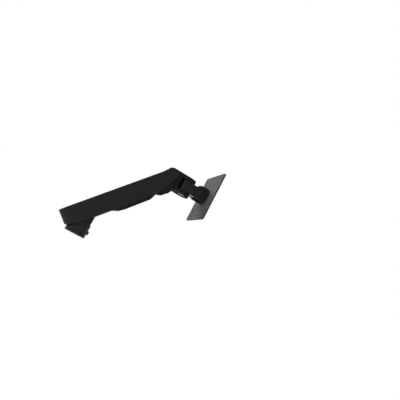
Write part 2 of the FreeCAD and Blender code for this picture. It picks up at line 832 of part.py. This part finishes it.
tilt_washer_rods = pair_rod("TiltWasherRods", "tilt_x", "tilt_height", "tilt_washer", "eye_half", "cheek_inner - gap")
tilt_washer_bore = rod("TiltWasherBore", "y", ("tilt_x", -20, "tilt_height"), "tilt_pin + 0.1", 40)
node("tilt_friction_washers", cut("TiltWashers", tilt_washer_rods, tilt_washer_bore))

# ---------------------------------------------------------------- tilt knuckle and screen plate
cheeks = pair_rod("Cheeks", "tilt_x", "tilt_height", "cheek_radius", "cheek_inner", "cheek_outer")
cheek_front = both(
    "CheekFront",
    lambda side: box(
        f"CheekFront{'Far' if side > 0 else 'Near'}",
        ("tilt_x", "cheek_inner" if side > 0 else "-cheek_outer", "tilt_height - cheek_radius"),
        ("flange_x", "cheek_outer" if side > 0 else "-cheek_inner", "tilt_height + cheek_radius"),
    ),
)
knuckle_wall = box(
    "KnuckleWall",
    ("flange_x - 0.4", "-cheek_outer", "tilt_height - cheek_radius"),
    ("flange_x + 1", "cheek_outer", "tilt_height + cheek_radius"),
)
flange = rod("Flange", "x", ("flange_x", 0, "tilt_height"), "flange_radius", "flange_thick")
cheek_bore = rod("CheekBore", "y", ("tilt_x", -20, "tilt_height"), "tilt_pin", 40)
cap_sink = rod("CapSink", "y", ("tilt_x", "-cheek_outer - 1", "tilt_height"), "cap_sink", "sink_depth + 1")
nut_sink = rod("NutSink", "y", ("tilt_x", "cheek_outer - sink_depth", "tilt_height"), "nut_sink", "sink_depth + 1")
turn_tap = rod("TurnTap", "x", ("flange_x - 2", 0, "tilt_height"), "tilt_pin", 12)
stop_tap = rod("StopTap", "x", ("flange_x + 1.5", 0, "tilt_height + stop_circle"), "stop_radius", 8)
knuckle = cut(
    "Knuckle",
    fuse("KnuckleBlank", cheeks, cheek_front, knuckle_wall, flange),
    cheek_bore,
    cap_sink,
    nut_sink,
    turn_tap,
    stop_tap,
)
node("tilt_knuckle", knuckle)

CAP_SEAT = "-cheek_outer + sink_depth"
NUT_SEAT = "cheek_outer - sink_depth + 2 * disc_thick"
tilt_shank = rod(
    "TiltShank",
    "y",
    ("tilt_x", CAP_SEAT + " - 1", "tilt_height"),
    "tilt_pin",
    "2 * (cheek_outer - sink_depth) + 2 * disc_thick + tilt_nut_thick + 1.2",
)
tilt_cap = rod("TiltCap", "y", ("tilt_x", CAP_SEAT + " - 4.6", "tilt_height"), "tilt_cap", 4.6)
tilt_key = hexagon("TiltKey", "y", ("tilt_x", CAP_SEAT + " - 6", "tilt_height"), "tilt_key", 4)
node("tilt_bolt", cut("TiltBolt", fuse("TiltBlank", tilt_shank, tilt_cap), tilt_key))


def dished(name, y):
    """One dished spring washer: a thin cone frustum with a matching hollow."""
    outer = doc.addObject("Part::Cone", name + "Outer")
    outer.Placement.Rotation = TURNS["y"]
    bind(outer, Radius1="disc_base", Radius2="disc_top", Height="disc_thick")
    at(outer, ("tilt_x", y, "tilt_height"))
    bore = rod(name + "Bore", "y", ("tilt_x", f"{y} - 1", "tilt_height"), "tilt_pin", 4)
    return cut(name, outer, bore)


disc_springs = doc.addObject("Part::Compound", "DiscSprings")
disc_springs.Links = [
    dished("DiscInner", "cheek_outer - sink_depth"),
    dished("DiscOuter", "cheek_outer - sink_depth + disc_thick"),
]
node("tilt_disc_springs", disc_springs)
tilt_nut_blank = hexagon(
    "TiltNutBlank", "y", ("tilt_x", NUT_SEAT, "tilt_height"), "nut_corners", "tilt_nut_thick"
)
tilt_nut_bore = rod("TiltNutBore", "y", ("tilt_x", "cheek_inner", "tilt_height"), "tilt_pin", 20)
node("tilt_nut", cut("TiltNut", tilt_nut_blank, tilt_nut_bore))

turn_washer_blank = rod("TurnWasherBlank", "x", ("flange_x + flange_thick", 0, "tilt_height"), "turn_washer", 0.7)
turn_washer_bore = rod("TurnWasherBore", "x", ("flange_x", 0, "tilt_height"), "turn_shoulder + 0.2", 12)
node("rotation_washer", cut("TurnWasher", turn_washer_blank, turn_washer_bore))
node(
    "stop_pin",
    rod("StopPin", "x", ("flange_x + 1.5", 0, "tilt_height + stop_circle"), "stop_radius", "flange_thick + 1.3"),
)
turn_thread = rod("TurnThread", "x", ("flange_x", 0, "tilt_height"), "tilt_pin", "flange_thick + 1")
turn_shoulder = rod(
    "TurnShoulder",
    "x",
    ("flange_x + flange_thick", 0, "tilt_height"),
    "turn_shoulder",
    "plate_depth - 0.7",
)
turn_head = rod("TurnHead", "x", ("plate_x + 2.3", 0, "tilt_height"), "turn_cap", 1.5)
turn_key = hexagon("TurnKey", "x", ("plate_x + 1", 0, "tilt_height"), "turn_key", 5)
node("rotation_screw", cut("TurnScrew", fuse("TurnBlank", turn_thread, turn_shoulder, turn_head), turn_key))

plate_blank = box(
    "PlateBlank",
    ("plate_x", "-plate_side / 2", "tilt_height - plate_side / 2"),
    ("plate_x + plate_depth", "plate_side / 2", "tilt_height + plate_side / 2"),
)
doc.recompute()
soft_plate = doc.addObject("Part::Fillet", "PlateSoft")
soft_plate.Base = plate_blank
soft_plate.Edges = [
    (n, size("plate_corner"), size("plate_corner"))
    for n, edge in enumerate(plate_blank.Shape.Edges, start=1)
    if abs(edge.Length - size("plate_depth")) < 1e-6
]
screen_holes = doc.addObject("Part::Compound", "ScreenHoles")
screen_holes.Links = [
    rod(
        f"ScreenHole{pattern.title().replace('_', '')}{across}{up}".replace("-", "Low"),
        "x",
        ("plate_x - 1", f"{across} * {pattern} / 2", f"tilt_height + {up} * {pattern} / 2"),
        "screen_hole",
        8,
    )
    for pattern in ("large_pattern", "small_pattern")
    for across in (-1, 1)
    for up in (-1, 1)
]
foot_hole = rod("FootHole", "x", ("plate_x - 1", 0, "tilt_height - plate_side / 2 + foot_inset"), "foot_hole", 8)
turn_hole = rod("TurnHole", "x", ("plate_x - 1", 0, "tilt_height"), "turn_shoulder + running", 8)
turn_sink = rod("TurnSink", "x", ("plate_x + 2", 0, "tilt_height"), "turn_cap + gap", 4)
track_outer = rod("TrackOuter", "x", ("plate_x - 1", 0, "tilt_height"), "stop_circle + stop_radius + gap", 3.1)
track_inner = rod("TrackInner", "x", ("plate_x - 2", 0, "tilt_height"), "stop_circle - stop_radius - gap", 6)
track_half = box("TrackHalf", ("plate_x - 2", -20, "tilt_height"), ("plate_x + 3", 20, "tilt_height + 20"))
track_ends = [
    rod(
        f"TrackEnd{name}",
        "x",
        ("plate_x - 1", f"{side} * stop_circle", "tilt_height"),
        "stop_radius + gap",
        3.1,
    )
    for name, side in (("Near", -1), ("Far", 1))
]
track = fuse("Track", common("TrackArc", cut("TrackRing", track_outer, track_inner), track_half), *track_ends)
node(
    "screen_plate",
    cut("ScreenPlate", soft_plate, screen_holes, foot_hole, turn_hole, turn_sink, track),
)

# ---------------------------------------------------------------- check and write
if doc.getObject("Probe"):
    doc.removeObject("Probe")
doc.recompute()
for thing in doc.Objects:
    bad = [state for state in thing.State if state in ("Invalid", "Error")]
    if bad:
        raise RuntimeError(f"{thing.Name}: {bad}")

os.makedirs("parts", exist_ok=True)
for name, thing in NODES:
    shape = thing.Shape
    if shape.isNull() or not shape.isValid() or not shape.Solids:
        raise RuntimeError(f"{name} has no valid solid")
    shape.exportStep(f"parts/{name}.step")
    print(f"{name:24s} solids {len(shape.Solids):2d}  volume {shape.Volume:10.1f}")
print(len(NODES), "nodes")
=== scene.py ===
# Finishes, studio and camera for the spring-balanced screen arm. Every piece is the frame's own mesh,
# with its seams welded, its corners broken and one procedural finish.

import bpy
import bmesh
import math
from mathutils import Matrix, Vector

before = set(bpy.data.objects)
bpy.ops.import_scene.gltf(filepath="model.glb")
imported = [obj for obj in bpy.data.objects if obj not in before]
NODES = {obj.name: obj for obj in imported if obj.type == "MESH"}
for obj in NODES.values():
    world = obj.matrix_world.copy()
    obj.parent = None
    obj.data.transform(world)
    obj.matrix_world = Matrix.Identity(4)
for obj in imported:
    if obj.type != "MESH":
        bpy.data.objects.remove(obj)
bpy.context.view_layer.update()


# ---------------------------------------------------------------- shader writing
class Value:
    """A socket that takes part in Python arithmetic; each operator adds one Math node."""

    def __init__(self, finish, socket):
        self.finish = finish
        self.socket = socket

    def _math(self, operation, left, right):
        return self.finish.node("ShaderNodeMath", {"operation": operation}, {0: left, 1: right})

    def __add__(self, other):
        return self._math("ADD", self, other)

    def __radd__(self, other):
        return self._math("ADD", other, self)

    def __sub__(self, other):
        return self._math("SUBTRACT", self, other)

    def __rsub__(self, other):
        return self._math("SUBTRACT", other, self)

    def __mul__(self, other):
        return self._math("MULTIPLY", self, other)

    def __rmul__(self, other):
        return self._math("MULTIPLY", other, self)

    def clamped(self):
        return self.finish.node("ShaderNodeClamp", {}, {"Value": self})


class Finish:
    """The node tree of a material, or of the world, under construction."""

    def __init__(self, owner):
        self.owner = owner
        owner.use_nodes = True
        self.tree = owner.node_tree
        self.tree.nodes.clear()

    def node(self, kind, settings, sockets, output=0):
        """Adds one node: its settings first, then its sockets' values or links."""
        made = self.tree.nodes.new(kind)
        for setting, value in settings.items():
            if setting == "stops":
                ramp = made.color_ramp
                while len(ramp.elements) < len(value):
                    ramp.elements.new(0.5)
                for element, (position, level) in zip(ramp.elements, value):
                    element.position = position
                    element.color = (level, level, level, 1)
            else:
                setattr(made, setting, value)
        for key, value in sockets.items():
            if isinstance(value, Value):
                self.tree.links.new(value.socket, made.inputs[key])
            else:
                made.inputs[key].default_value = value
        return None if output is None else Value(self, made.outputs[output])

    def noise(self, scale, detail, roughness, stretch=None):
        place = self.node("ShaderNodeTexCoord", {}, {}, "Object")
        if stretch:
            place = self.node("ShaderNodeMapping", {}, {"Vector": place, "Scale": stretch})
        return self.node(
            "ShaderNodeTexNoise",
            {},
            {"Vector": place, "Scale": scale, "Detail": detail, "Roughness": roughness},
            "Fac",
        )

    def ramp(self, value, *stops):
        return self.node("ShaderNodeValToRGB", {"stops": stops}, {"Fac": value}, "Color")

    def blend(self, factor, first, second):
        return self.node(
            "ShaderNodeMix",
            {"data_type": "RGBA"},
            {"Factor": factor, 6: opaque(first), 7: opaque(second)},
            2,
        )

    def edges(self, width, low=0.02, high=0.22):
        """1 on corners sharper than the given width, 0 on flat faces."""
        soft = self.node("ShaderNodeBevel", {"samples": 6}, {"Radius": width})
        face = self.node("ShaderNodeNewGeometry", {}, {}, "Normal")
        product = {"operation": "DOT_PRODUCT"}
        match = self.node("ShaderNodeVectorMath", product, {0: soft, 1: face}, "Value")
        return self.ramp(1 - match, (low, 0.0), (high, 1.0))

    def bump(self, height, distance):
        return self.node("ShaderNodeBump", {}, {"Height": height, "Distance": distance})

    def seen(self):
        """1 for what the camera sees, straight, in a gloss or through glass; 0 for other light."""
        rays = [
            self.node("ShaderNodeLightPath", {}, {}, "Is " + kind + " Ray")
            for kind in ("Camera", "Glossy", "Transmission")
        ]
        return (rays[0] + rays[1] + rays[2]).clamped()

    def end(self, shader, kind="ShaderNodeOutputMaterial"):
        self.node(kind, {}, {"Surface": shader}, None)
        return self.owner

    def close(self, **inputs):
        """Joins the surface shader to the output; the keywords are its sockets' names."""
        sockets = {name.replace("_", " "): value for name, value in inputs.items()}
        return self.end(self.node("ShaderNodeBsdfPrincipled", {}, sockets))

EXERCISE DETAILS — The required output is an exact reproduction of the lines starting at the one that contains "bpy.context.view_layer.update()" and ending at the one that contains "self.socket = socket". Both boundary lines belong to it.

SOLUTION FOR THIS TASK —
bpy.context.view_layer.update()


# ---------------------------------------------------------------- shader writing
class Value:
    """A socket that takes part in Python arithmetic; each operator adds one Math node."""

    def __init__(self, finish, socket):
        self.finish = finish
        self.socket = socket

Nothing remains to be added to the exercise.